To begin with, you start out on foot, in a lightweight, and very basic FPS section that serves merely as a precursor to the meat of the game. All you have is one measly gun, and it is your job to secure some vehicles and ultimately a carrier which you can pimp to your hearts desire, creating an awesome mobile HQ from which you can wage war and annex lots of lovely islands.
Like the old home computer classic, your carrier here can house smaller vehicles which can be used for various different jobs. In another nod to the original, there are two vehicle types, the MANTA aircraft, which resemble a latter day vertical take-off fighter jet, and the WALRUS amphibious shuttle. Both of these vehicles can be upgraded with weapons and improved armour, which are also stored on-board your carrier, serving as a floating ammo stockpile and centre of operations. It is entirely up to you what you do with these vehicles. If, like me, you prefer a bit of action, then you can pilot the vehicles yourself in a first person style, and carry out your proposed missions manually, thanks to the excellent and intuitive controls. Alternatively, you can take on the role of a hands-off general, and plot a course for your vehicles on the map. The A.I is top drawer, so you never have to worry about a vehicle going astray or getting caught up along the way, and you can keep an eye on their progress in the aforementioned screen-in-screen boxes, although their vision decreases the further they get from base. You can switch between play styles whenever you like and are able to take control of any of your eight vehicles at any time.
Taking over islands is not as simple as simply blowing things up and sticking a flag in the ground. You have to approach each sortie with a bit of savvy. You can wear down enemy defences using your aerial units, allowing a ground unit to sneak in and take out the enemy command centre. The more islands you capture, the more you can improve your carrier, as you are able to designate what they are used for. Mining an island will give you the materials needed to build new stuff, something which will take place on Production islands, the vehicle-building outcrops where the magic happens. Of course, you will also need a Stockpile island to store all of your precious resources. You can also use islands as defensive strongholds to fortify your whole setup and stop the enemy from breaking through.
LONGEVITY: This is a tough game – old-school tough. Don’t expect to win quickly, or at all if you are a newcomer to the genre, before you have put some time and practise in to manage the crazy juggling act that is keeping an eye on everything occurring under your command. The story mode is lengthy enough, and the strategy mode gives and almost neverending amount of possibilities. A huge disappointment is a lack of any multiplayer. This would have been a hoot if you could play with an on or offline buddy, placing it in line with other strategy classics I have played with mates like Civilization, Return Fire and Advance Wars. This is the second time I have played a strategy title that would have benefited from some multiplayer action, the first being the underwhelming Tom Clancy’s Shadow Wars for 3DS, thankfully, Carrier Command is a far more robust single player experience.

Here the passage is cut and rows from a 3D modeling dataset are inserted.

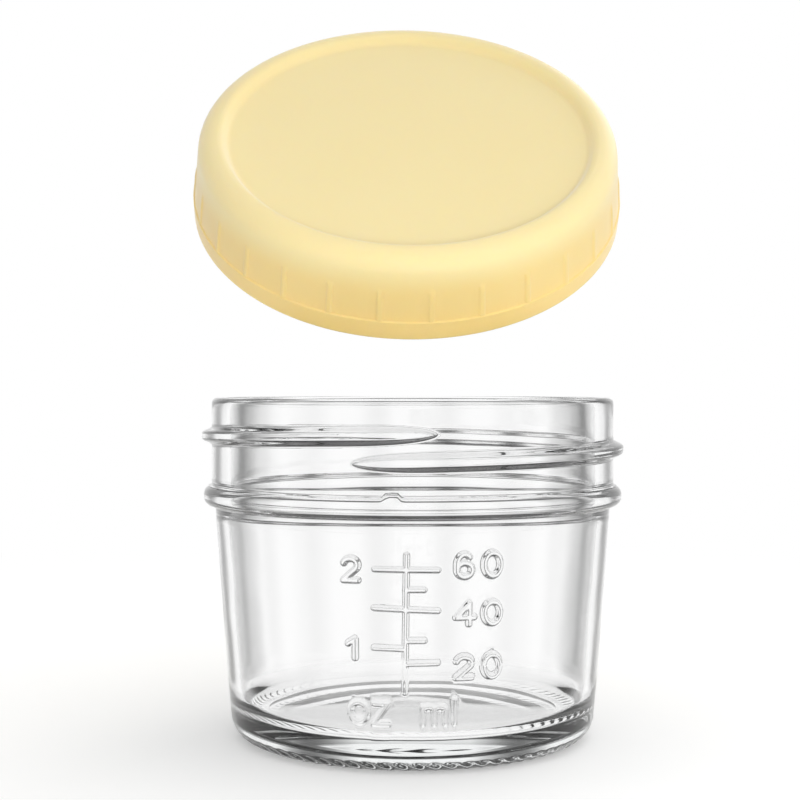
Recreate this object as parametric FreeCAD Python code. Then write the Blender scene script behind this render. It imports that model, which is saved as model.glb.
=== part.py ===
import FreeCAD, Part
import math
import os

# A small wide-mouth storage jar of clear pressed glass and its one-piece screw lid of moulded polypropylene.
# Millimetres. The jar stands on z = 0 with its axis on Z, and its measuring scale is on the -Y side.
# The jar is open: the lid is lifted off, held above the mouth and tipped towards -Y, so that its top shows.

# ---- jar body -------------------------------------------------------------------------------------
jar_height = 55.5
body_inset = 0.6              # the body is this much smaller than the neck, just under the transfer bead
body_taper = 2.5              # and smaller again by this much where the heel starts to turn in
body_wall = 1.9
base_thickness = 4.6          # glass under the inner floor, at its edge
floor_round = 3.6             # inner corner between wall and floor
heel_round = 4.4              # outer corner between wall and base
bearing_width = 1.3           # flat ring that the jar stands on
push_up = 1.5                 # the middle of the base is pushed up by this much

# ---- jar neck: every height is measured down from the rim, so the finish keeps its form -------------
neck_radius = 33.0            # outside of the plain neck
neck_wall = 3.0
rim_round = 0.9
bead_drop = 16.0              # middle of the transfer bead
bead_height = 3.5
bead_proud = 1.3

# ---- screw thread of the jar ------------------------------------------------------------------------
thread_lead = 4.0             # rise in one turn
thread_width = 2.9            # at its foot in the wall
thread_proud = 1.6
thread_drop = 5.2             # middle of the upper end, down from the rim
thread_sweep = 382.0          # degrees from the lower end to the upper end
thread_foot_angle = -16.0     # lower end, in degrees from -Y towards +X
thread_run_out = 14.0         # degrees over which each end fades to a rounded tip

# ---- lid --------------------------------------------------------------------------------------------
skirt_wall = 1.9              # at the lower edge
lid_top_thickness = 1.5
skirt_depth = 12.0            # from the sealing face down to the lower edge
skirt_draft = 0.35            # the bore opens by this much from the thread down to the lower edge
skirt_taper = 1.25            # the skirt draws in by this much up to the ring
inner_corner = 1.7            # between the bore and the underside
ring_rise = 1.6               # crest of the raised ring above the sunken disc
ring_outer_round = 3.9
ring_inner_round = 1.9
disc_round = 1.0              # hollow round where the disc runs up into the ring
edge_round = 0.5              # outer corner of the lower edge
band_height = 3.7             # plain grip band round the lower edge
band_step = 0.3               # the band stands out from the skirt by this much
rib_count = 28
rib_width = 0.9
rib_height = 6.0              # above the band
rib_proud = 0.25              # above the skirt, a little less than the band
rib_run_out = 0.6             # the top of a rib slopes back into the skirt over this height
rib_phase = 5.8               # degrees from -Y to the first rib
lid_thread_width = 1.6
lid_thread_proud = 1.0
lid_thread_sweep = 300.0
lid_thread_edge = 0.8         # plain wall left between the thread and the lower edge

# ---- fits between lid and jar -------------------------------------------------------------------------
thread_clearance = 0.3        # radial, from the jar's thread crest to the lid's bore
seal_clearance = 0.0          # the lid's flat underside lands on the rim

# ---- where the lifted lid is held, from its seated place ------------------------------------------------
lid_lift = 46.2               # straight up, to the middle of its lower edge
lid_back = 17.2               # away from the scale
lid_side = 0.9                # towards -X
lid_tip = 42.6                # degrees, top towards -Y
lid_lean = 1.1                # degrees, right side down

# ---- worked out ----------------------------------------------------------------------------------------
AXIS = FreeCAD.Vector(0, 0, 1)
MIN_TIP = 0.25                # smallest scale of a thread's section, at its rounded tip
BURY = 0.6                    # how deep a rib's or thread's foot lies in the wall, so that they fuse
FULL_SECTION_STEP = 15.0      # degrees between a thread's sections

body_top_radius = neck_radius - body_inset
body_foot_radius = body_top_radius - body_taper
thread_crest = neck_radius + thread_proud
thread_top_z = jar_height - thread_drop
thread_foot_z = thread_top_z - thread_lead * thread_sweep / 360.0
bead_z = jar_height - bead_drop
shoulder_z = bead_z - bead_height / 2.0
body_slope = (body_top_radius - body_foot_radius) / (shoulder_z - heel_round)

lid_bore = thread_crest + thread_clearance          # at the thread
lid_mouth = lid_bore + skirt_draft                  # at the lower edge
lid_edge_radius = lid_mouth + skirt_wall
ring_centre = lid_edge_radius - skirt_taper - ring_outer_round
disc_z = skirt_depth + lid_top_thickness
crest_z = disc_z + ring_rise
skirt_foot_radius = lid_edge_radius - band_step
skirt_top_radius = lid_edge_radius - skirt_taper
skirt_top_z = crest_z - ring_outer_round
seat_z = jar_height + seal_clearance - skirt_depth  # the lower edge of the seated lid


def v(r, z):
    """A point of a section, at radius r and height z."""
    return FreeCAD.Vector(r, 0, z)


def line(a, b):
    return Part.LineSegment(v(*a), v(*b)).toShape()


def arc(a, mid, b):
    return Part.Arc(v(*a), v(*mid), v(*b)).toShape()


def on_circle(centre, radius, degrees):
    """The point at an angle, counted from +r towards +z, on a circle of a section."""
    t = math.radians(degrees)
    return (centre[0] + radius * math.cos(t), centre[1] + radius * math.sin(t))


def corner_arc(centre, radius, start, end):
    """An arc of a section about a centre, from one angle to the other."""
    points = [on_circle(centre, radius, a) for a in (start, (start + end) / 2.0, end)]
    return arc(*points)


def revolve(edges):
    """Turn a closed section about the axis into a solid."""
    face = Part.Face(Part.Wire(edges))
    return face.revolve(FreeCAD.Vector(0, 0, 0), AXIS, 360)


def thread_section(root, proud, width, scale, angle, z):
    """One section of a thread: a rounded ridge whose flat foot is sunk in the wall.

    proud is positive for a thread on the outside of a wall and negative for one on the inside.
    """
    half = width * scale / 2.0
    foot = root - math.copysign(BURY, proud)
    crest = root + proud * scale
    wire = Part.Wire([
        arc((foot, -half), (crest, 0), (foot, half)),
        line((foot, half), (foot, -half)),
    ])
    wire.translate(FreeCAD.Vector(0, 0, z))
    wire.rotate(FreeCAD.Vector(0, 0, 0), AXIS, angle - 90.0)
    return wire


def thread(root, proud, width, lead, foot_z, foot_angle, sweep, run_out):
    """A right-hand thread: sections set round a helix, which shrink to a rounded tip at both ends."""
    ramp = [0.0, 0.12, 0.35, 0.7, 1.0]
    turned = [run_out * u for u in ramp]
    plain = sweep - 2 * run_out
    steps = max(2, math.ceil(plain / FULL_SECTION_STEP))
    turned += [run_out + plain * i / steps for i in range(1, steps)]
    turned += [sweep - run_out * u for u in reversed(ramp)]
    sections = []
    for a in turned:
        u = min(a, sweep - a, run_out) / run_out
        scale = max(MIN_TIP, math.sqrt(1.0 - (1.0 - u) ** 2))
        z = foot_z + lead * a / 360.0
        sections.append(thread_section(root, proud, width, scale, foot_angle + a, z))
    return Part.makeLoft(sections, True, False)


def jar_section():
    """The jar's wall, base and rim as one closed section."""
    inner_neck = neck_radius - neck_wall
    floor_z = base_thickness
    wall_at = lambda z: body_foot_radius + body_slope * (z - heel_round)
    bearing_outer = body_foot_radius - heel_round
    bearing_inner = bearing_outer - bearing_width
    inner_shoulder_z = shoulder_z - body_wall
    inner_shoulder = wall_at(inner_shoulder_z) - body_wall
    inner_foot_z = floor_z + floor_round
    inner_foot = wall_at(inner_foot_z) - body_wall
    bead_top_z = bead_z + bead_height / 2.0
    heel_mid = on_circle((bearing_outer, heel_round), heel_round, -45)
    floor_mid = on_circle((inner_foot - floor_round, inner_foot_z), floor_round, -45)
    rim_z = jar_height - rim_round
    dish_radius = (bearing_inner ** 2 + push_up ** 2) / (2.0 * push_up)
    dish_angle = 90 - math.degrees(bearing_inner / 2.0 / dish_radius)
    dish_mid = on_circle((0, push_up - dish_radius), dish_radius, dish_angle)
    return [
        arc((0, push_up), dish_mid, (bearing_inner, 0)),
        line((bearing_inner, 0), (bearing_outer, 0)),
        arc((bearing_outer, 0), heel_mid, (body_foot_radius, heel_round)),
        line((body_foot_radius, heel_round), (body_top_radius, shoulder_z)),
        arc((body_top_radius, shoulder_z), (neck_radius + bead_proud, bead_z), (neck_radius, bead_top_z)),
        line((neck_radius, bead_top_z), (neck_radius, rim_z)),
        corner_arc((neck_radius - rim_round, rim_z), rim_round, 0, 90),
        line((neck_radius - rim_round, jar_height), (inner_neck + rim_round, jar_height)),
        corner_arc((inner_neck + rim_round, rim_z), rim_round, 90, 180),
        line((inner_neck, rim_z), (inner_neck, bead_z)),
        line((inner_neck, bead_z), (inner_shoulder, inner_shoulder_z)),
        line((inner_shoulder, inner_shoulder_z), (inner_foot, inner_foot_z)),
        arc((inner_foot, inner_foot_z), floor_mid, (inner_foot - floor_round, floor_z)),
        line((inner_foot - floor_round, floor_z), (0, floor_z + push_up / 2.0)),
        line((0, floor_z + push_up / 2.0), (0, push_up)),
    ]


def make_jar():
    """One piece of pressed glass: wall, base, bead and neck, with its thread."""
    glass = revolve(jar_section())
    ridge = thread(neck_radius, thread_proud, thread_width, thread_lead, thread_foot_z,
                   thread_foot_angle, thread_sweep, thread_run_out)
    return glass.fuse(ridge)


def lid_section():
    """The lid's sunken disc, raised ring, skirt and band as one closed section, lower edge on z = 0."""
    inner_centre = (ring_centre, crest_z - ring_inner_round)
    hollow_drop = disc_z + disc_round - inner_centre[1]
    hollow_reach = math.sqrt((ring_inner_round + disc_round) ** 2 - hollow_drop ** 2)
    hollow_centre = (ring_centre - hollow_reach, disc_z + disc_round)
    meet_angle = 180 - math.degrees(math.atan2(hollow_drop, hollow_reach))
    corner_centre = (lid_bore - inner_corner, skirt_depth - inner_corner)
    return [
        line((0, skirt_depth), (0, disc_z)),
        line((0, disc_z), (hollow_centre[0], disc_z)),
        corner_arc(hollow_centre, disc_round, -90, meet_angle - 180),
        corner_arc(inner_centre, ring_inner_round, meet_angle, 90),
        corner_arc((ring_centre, skirt_top_z), ring_outer_round, 90, 0),
        line((skirt_top_radius, skirt_top_z), (skirt_foot_radius, band_height)),
        line((skirt_foot_radius, band_height), (lid_edge_radius, band_height - band_step / 2.0)),
        line((lid_edge_radius, band_height - band_step / 2.0), (lid_edge_radius, edge_round)),
        corner_arc((lid_edge_radius - edge_round, edge_round), edge_round, 0, -90),
        line((lid_edge_radius - edge_round, 0), (lid_mouth, 0)),
        line((lid_mouth, 0), (lid_bore, corner_centre[1])),
        corner_arc(corner_centre, inner_corner, 0, 90),
        line((corner_centre[0], skirt_depth), (0, skirt_depth)),
    ]


def grip_rib(angle):
    """A low upright rib of the grip: it follows the skirt up from the band and runs out at its top."""
    slope = (skirt_foot_radius - skirt_top_radius) / (skirt_top_z - band_height)
    skirt_at = lambda z: skirt_foot_radius - slope * (z - band_height)
    foot = band_height - band_step
    top = band_height + rib_height
    outer_top = (skirt_at(top - rib_run_out) + rib_proud, top - rib_run_out)
    root = skirt_at(top) - BURY
    section = [(root, foot), (skirt_at(foot) + rib_proud, foot), outer_top, (skirt_at(top), top), (root, top)]
    face = Part.Face(Part.Wire([line(a, b) for a, b in zip(section, section[1:] + section[:1])]))
    width_angle = math.degrees(rib_width / lid_edge_radius)
    rib = face.revolve(FreeCAD.Vector(0, 0, 0), AXIS, width_angle)
    rib.rotate(FreeCAD.Vector(0, 0, 0), AXIS, angle - 90.0 - width_angle / 2.0)
    return rib


def make_lid():
    """One moulding, in its own frame with its lower edge on z = 0 and its thread as if seated on the jar."""
    shell = revolve(lid_section())
    ribs = [grip_rib(rib_phase + 360.0 * i / rib_count) for i in range(rib_count)]
    # The lid's thread runs midway between the turns of the jar's thread when the lid is seated.
    start_z = lid_thread_edge + lid_thread_width / 2.0
    jar_foot = thread_foot_z - thread_lead / 2.0 - seat_z
    start_angle = thread_foot_angle + 360.0 * (start_z - jar_foot) / thread_lead
    ridge = thread(lid_bore, -lid_thread_proud, lid_thread_width, thread_lead, start_z,
                   start_angle, lid_thread_sweep, thread_run_out)
    return shell.fuse(ribs + [ridge])


def seat(lid):
    """Put the lid on the jar, screwed down."""
    placed = lid.copy()
    placed.translate(FreeCAD.Vector(0, 0, seat_z))
    return placed


def lift_off(lid):
    """Tip the lid about the middle of its lower edge, and hold it above the open mouth."""
    placed = lid.copy()
    centre = FreeCAD.Vector(0, 0, 0)
    placed.rotate(centre, FreeCAD.Vector(0, 1, 0), lid_lean)
    placed.rotate(centre, FreeCAD.Vector(1, 0, 0), lid_tip)
    placed.translate(FreeCAD.Vector(-lid_side, lid_back, seat_z + lid_lift))
    return placed


def one_solid(shape, name):
    """The single solid of a fused piece, with seams of the fuse cleaned away."""
    solids = shape.removeSplitter().Solids
    if len(solids) != 1 or not solids[0].isValid():
        raise RuntimeError(name + " isn't one sound solid")
    return solids[0]


def main():
    os.makedirs("parts", exist_ok=True)
    jar = one_solid(make_jar(), "jar")
    lid = one_solid(lift_off(make_lid()), "lid")
    for name, solid in (("jar", jar), ("lid", lid)):
        solid.exportStep(os.path.join("parts", name + ".step"))
        box = solid.BoundBox
        print(name, "volume %.1f mm3" % solid.Volume)
        print("  from %.1f %.1f %.1f" % (box.XMin, box.YMin, box.ZMin))
        print("  to %.1f %.1f %.1f" % (box.XMax, box.YMax, box.ZMax))


main()
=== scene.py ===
import math

import bmesh
import bpy
from mathutils import Matrix, Vector
from mathutils.kdtree import KDTree


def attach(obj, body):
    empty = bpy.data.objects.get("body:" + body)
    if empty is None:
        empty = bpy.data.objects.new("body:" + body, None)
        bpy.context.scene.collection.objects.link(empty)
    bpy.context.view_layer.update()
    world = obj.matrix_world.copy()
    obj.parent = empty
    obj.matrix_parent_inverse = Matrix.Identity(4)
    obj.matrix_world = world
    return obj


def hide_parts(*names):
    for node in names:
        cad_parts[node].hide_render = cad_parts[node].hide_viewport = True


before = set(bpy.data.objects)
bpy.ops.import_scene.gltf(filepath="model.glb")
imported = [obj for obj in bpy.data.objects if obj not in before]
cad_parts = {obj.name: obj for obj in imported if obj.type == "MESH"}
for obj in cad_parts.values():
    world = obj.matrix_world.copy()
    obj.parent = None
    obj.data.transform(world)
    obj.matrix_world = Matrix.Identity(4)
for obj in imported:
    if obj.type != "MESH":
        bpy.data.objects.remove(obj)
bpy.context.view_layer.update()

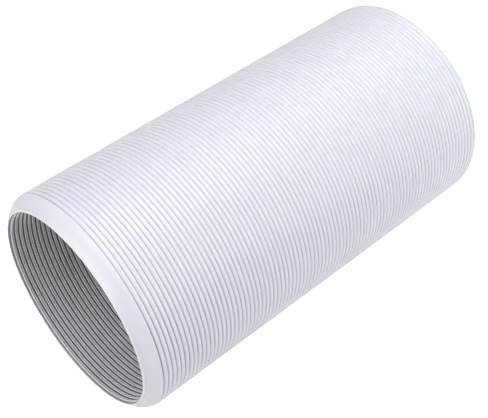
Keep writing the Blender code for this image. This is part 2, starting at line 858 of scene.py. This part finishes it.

VERDICT: The more I played Gaea Mission, the more I felt myself enjoying it. It is a solid game, that is capable of introducing even the most strategy game-averse to the genre. Best of all, even though it looks blooming marvellous, and introduces some new bits and pieces, it really does capture the spirit of the original that I enjoyed playing all those years ago. It is just about the last game I would have reached for on the shelf if I was in a games shop, yet now I have an urge to seek more strategy action, and see what is out there. I applaud Bohemia for bringing Gaea Mission to the Xbox 360, and would urge you to take a look at this ace strategy title.